Trinity 16 Sermon, 2017

The Sixteenth Sunday After Trinity, 2015
Luke 7:11-17
Rev. Benjamin Tyler Holt

There are two processions: one of life and one of death. When they meet, we behold the whole reason Jesus came to earth—the resurrection of the dead and the life of the world to come.

“It was a strange and dreadful strife,” writes Martin Luther, “When life and death contended; The victory remained with life, The reign of death was ended…Death is swallowed up by death, It’s sting is lost forever. Alleluia” (“Christ Jesus Law in Death’s Strong Bands,” stz. 4).

That’s how we should see today’s Gospel lesson.

The widow’s only-begotten son is dead. There’s no hope for her. Mourners surround her as much as death does, and she weeps.

Her only source of care will be God’s acre; no one else will provide. Her husband and son are dead; she’s alone.

We might think that, in the considerable crowd of mourners, there’ll be someone who will help, some redeemer, but the crowd is only doing what is proper. They weep with her, because she’s bitter of heart, but afterwards, they would do what we would do: go home, order pizza, turn on the tv, and stare at our phones.

This is why, in the New Testament, the Greek word for compassion is only used to describe Jesus.

Compassion is a divine attribute.

“When the Lord saw her, he had compassion on her and said to her, ‘Do not weep’” (Luke 7:13).

Greek, again, gives us more than the English does. This isn’t a prohibition against weeping, as in “Thou shalt not weep, ever.” Jesus, Himself, weeps. Crying can be a loving response to many things. What Jesus says is closer to “Be not weeping,” and is as if He says: “I am a reason for your weeping, at this moment, to become joy.”

To show her what He means, ”He came up and touched the bier, and the bearers stood still. And he said, ‘Young man, I say to you, arise.’ And the dead man sat up and began to speak, and Jesus gave him to his mother” (Luke 7:14-15).

Such is the power of Jesus’ words!

When Elijah raised the widow’s son, he prayed, “O Lord my God, let this child’s life come into him again” (1 Kings 17:21). Elijah prayed as He did, because he didn’t have the authority to just raise her.

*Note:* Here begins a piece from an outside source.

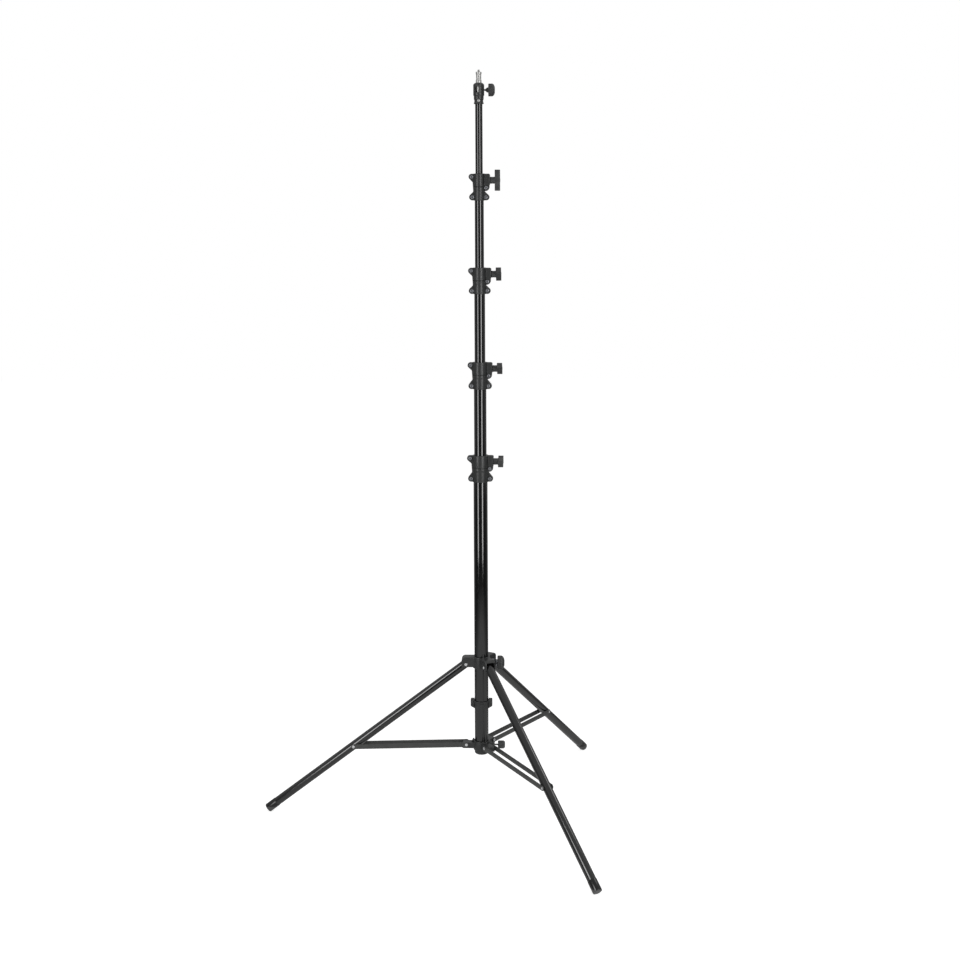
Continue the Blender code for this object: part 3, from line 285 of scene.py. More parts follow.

But Jesus is the Life of the World, God With Us, God Visiting His People, He speaks with authority as only God can, saying: “Young man, I say to you, arise.”

Such is the power of Jesus’ words, had He not said Young man, I say to you, arise,” had He not said, Lazarus, come out” (John 11:43), or Little girl, I say to you, arise” (Mark 5:41), had He not been that specific, then all the dead would’ve been raised.

We see this even in the hour of Jesus’ death.

St. John records Jesus’ last word: Τετέλεσται, “It is finished” (John 19:30). And, at Jesus’ death, St. Matthew writes that the tombs were opened, and many bodies of the saints who had fallen asleep were raised (cf. Matthew 27:52-53).

Such is the power of Jesus’ words!

Jesus said, “Be not weeping,” and gave the widow her only-begotten son back from the dead.

But where’s our miracle? Why don’t we receive our friends and mothers and sons back from the dead?

What lesson are we to learn, if we’re not to expect the same compassion shown to the mother?

In this case, it helps for us to know where we are in today’s Gospel lesson.

We aren’t in the procession, before the Lord has come to us. In history, Christ has come to us.

But we’re not yet to the resurrection of the dead.

So, in today’s Gospel, we find ourselves at the bier, waiting. Jesus has said, “Be not weeping.”

We have the promise of the resurrection.

But we’re still waiting.

Everyone in both processions heard Jesus’ words. Here, only the one dead man is raised. But all hear, all have the same promise, that Jesus is the promised Messiah, God visiting His people, and He has come to destroy death and to give life.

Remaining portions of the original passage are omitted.